November 1 is our application deadline for the following:
- Firm deadline for merit-based scholarship consideration
- Firm deadline for Honors College consideration (plus student must answer Honors College questions on the application)
- Application deadline for the following majors:
- Computer Science (priority deadline*)
- Nursing (priority deadline*)
- Veterinary Technology (firm deadline)
*Priority deadline means applications will be accepted after the date if space remains available.
- A reminder, Purdue’s supplemental scholarship application will be available November 1 - January 1 to all applicants. This is a change from previous years, when students needed to be admitted before they gained access. This application is used for a small set of academic-department scholarships, which have very specific criteria (including a financial-need component for many). Students who complete the supplemental scholarship application must also submit a Free Application for Federal Student Aid (FAFSA) by January 1.
- For some scholarships with a need-based component (such as the Purdue Promise and Marquis awards for Indiana students), November 1 is a priority admission application deadline. We want all students to apply by November 1 to ensure maximum scholarship consideration. However, Indiana’s 21st Century Scholars (who may earn the Purdue Promise award) and candidates for the middle income Marquis Scholarship will be considered for these awards if they meet our March 1 FAFSA priority filing date.
Encourage your students to send their spring 2016 test scores to Purdue to ensure that their application is complete by November 1. Fall scores will “catch up” with applications and will be used for admission and scholarship decisions once they arrive, but for scholarship and Honors College consideration, it is important that students not miss the November 1 deadline. Test scores must be sent directly from the testing agency; we do not accept test scores on school transcripts.
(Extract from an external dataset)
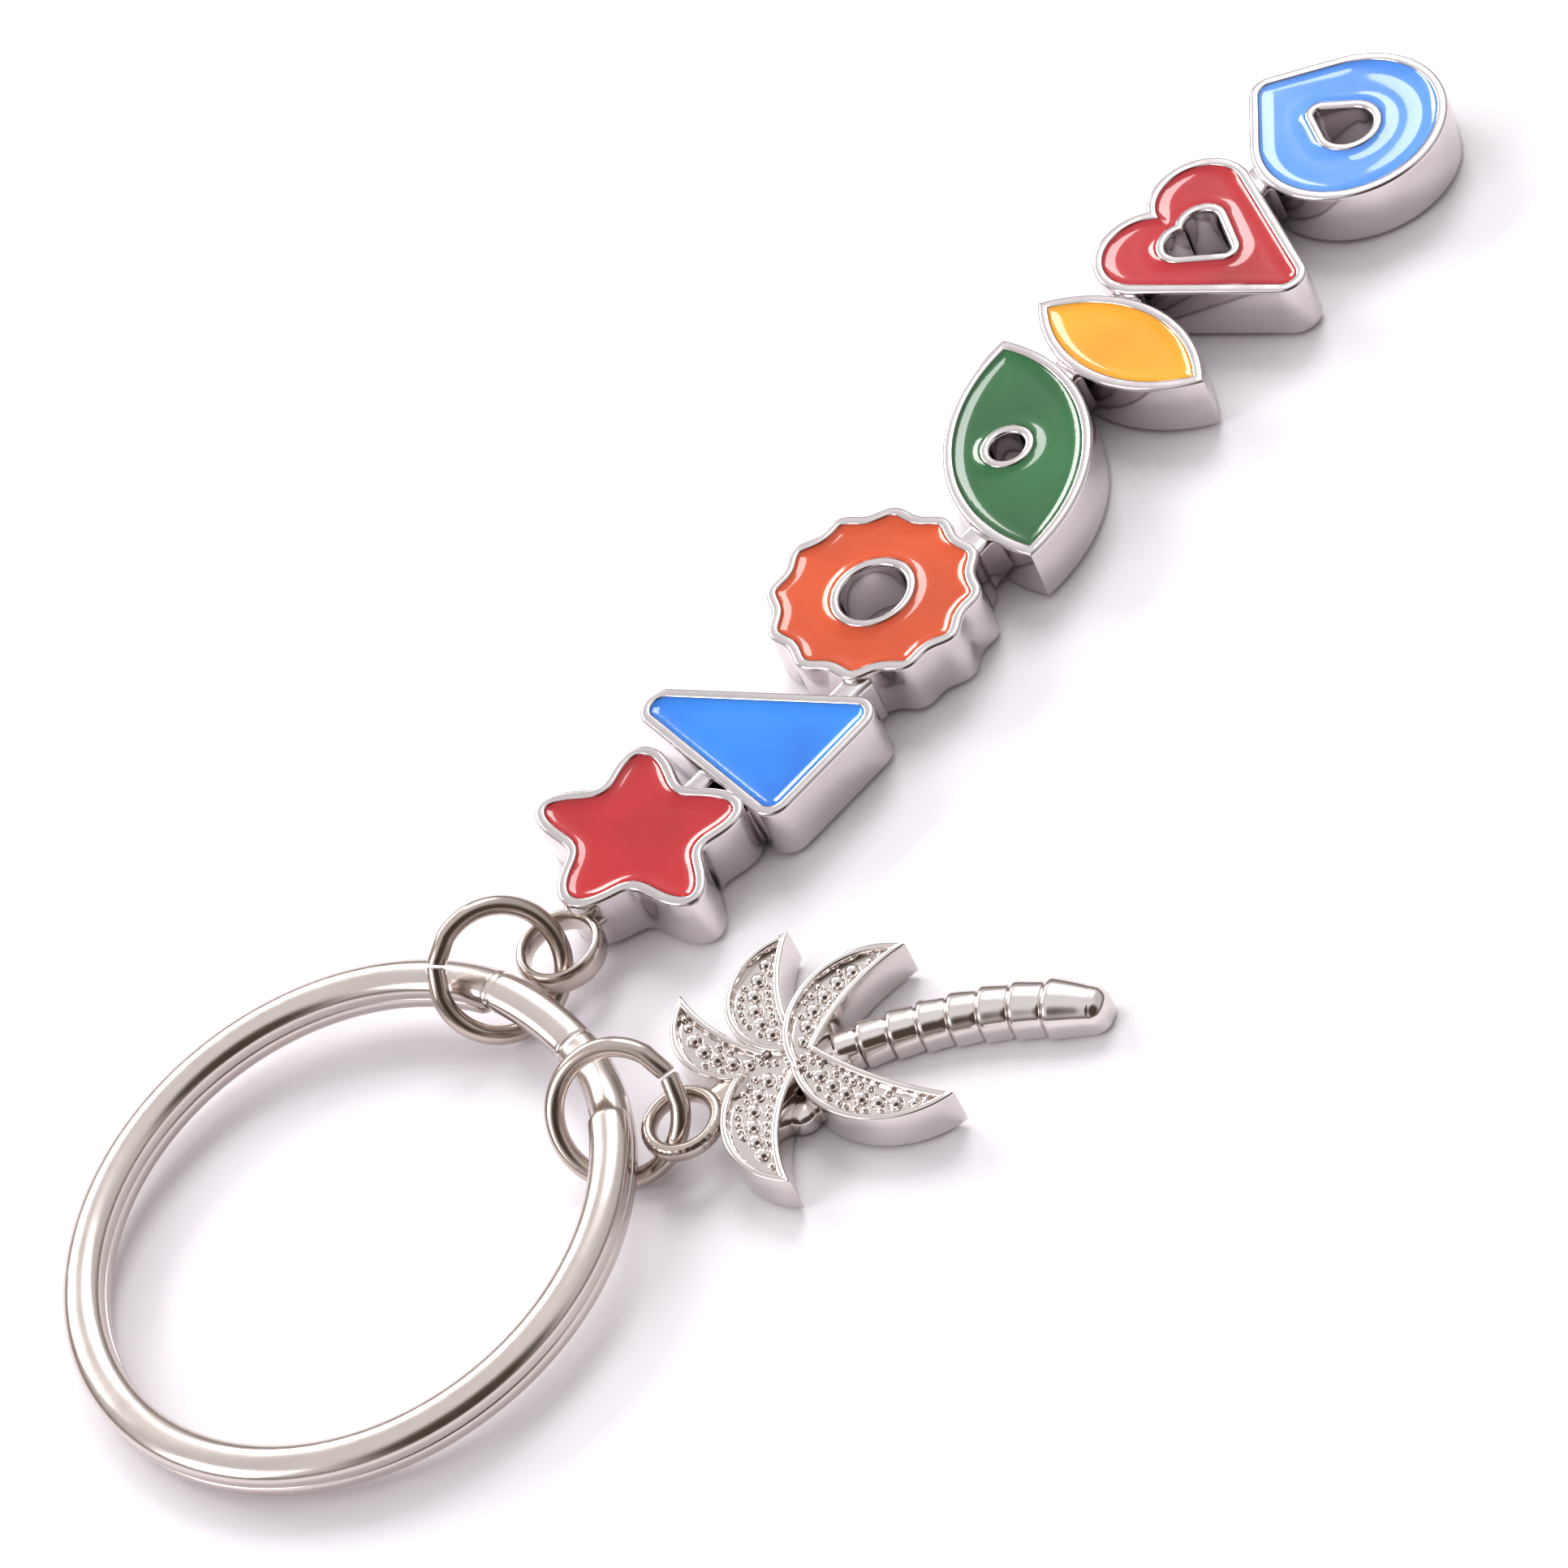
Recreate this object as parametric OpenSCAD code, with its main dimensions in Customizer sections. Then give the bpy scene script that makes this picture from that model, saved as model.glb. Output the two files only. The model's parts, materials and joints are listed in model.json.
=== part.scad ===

January 1, 2017 is the priority application deadline; Purdue will continue accepting applications until at least this date. This is a change from previous years, when the priority date was February 1.
The Free Application for Federal Student Aid (FAFSA) for the 2017-18 academic year will be available beginning October 1. Although Purdue’s priority FAFSA filing date remains March 1, students who want to be considered for need-based scholarships awarded by our academic departments should file a FAFSA by January 1 (and submit the supplemental scholarship application mentioned above). Students should release FAFSA information to Purdue West Lafayette using Federal School Code 001825.
Please let students and families know that the earlier FAFSA availability allows colleges and universities to offer additional opportunities to help with FAFSA filings. Purdue's financial aid department will be participating in Indiana's College Goal Sunday events on November 13 and February 17. States across the country also host similar FAFSA assistance events.
Preview Purdue and High School Counselor Breakfasts are off-campus events that Purdue admissions counselors host across the country. If we’re in your corner of the world, we hope you or your students can join us. Use the links above to register online.
The Duke Energy Academy at Purdue University is an immersive program for high-achieving high school juniors and seniors as well as secondary science teachers. During the week-long course on STEM-related energy topics, participants will be provided with resources and incentives to inspire both students and teachers in sustainable energy solutions. The program is free to all participants and teachers will be paid a stipend upon successful program completion.
Students and teachers may apply now. Visit the Academy website at www.purdue.edu/energyacademy to learn more. Please share this information.
Adaptive thinking, effective communication, data analysis are just some of the skills students learn as English majors.
When majoring in English at Purdue, students may choose from four B.A. programs: English (literature), English Education, Creative Writing, and Professional Writing.
The English (literature) student is a reader. In this track, students read authors who have shaped the English-speaking globe, and practice the skills necessary to negotiate a complex world. They learn, for instance, perspectives on the human condition from those with life experiences completely different from their own, which leads to a greater ability to empathize (a highly valued skill in today’s workplace).
The Creative Writing student is an artist. In this track, students study the craft of literary writing and produce their own stories, poems, and books. This major is great for students who love writing, see it as an art, and want to do it no matter what. Some attend graduate school to hone their skill, while others take jobs in industry and put their artistic abilities to work there.
The Professional Writing student is a media specialist. This is a good track for those who enjoy organizing and presenting information in multiple media. It is noted for cultivating expertise in writing for the digital workplace; in visual rhetoric, usability, and emergent technologies; in print and digital publishing; and for emphasizing collaboration, community service, and open-source development and documentation.
The English Education student is the teacher. This track combines English with courses in educational psychology, curriculum development, and pedagogy. English Education graduates will be prepared to teach English in the state of Indiana from grades 5-12.
Did you know? Purdue's English undergraduate programs are ranked #3 in the Top 10 Best Schools for English Majors by College Magazine for 2015.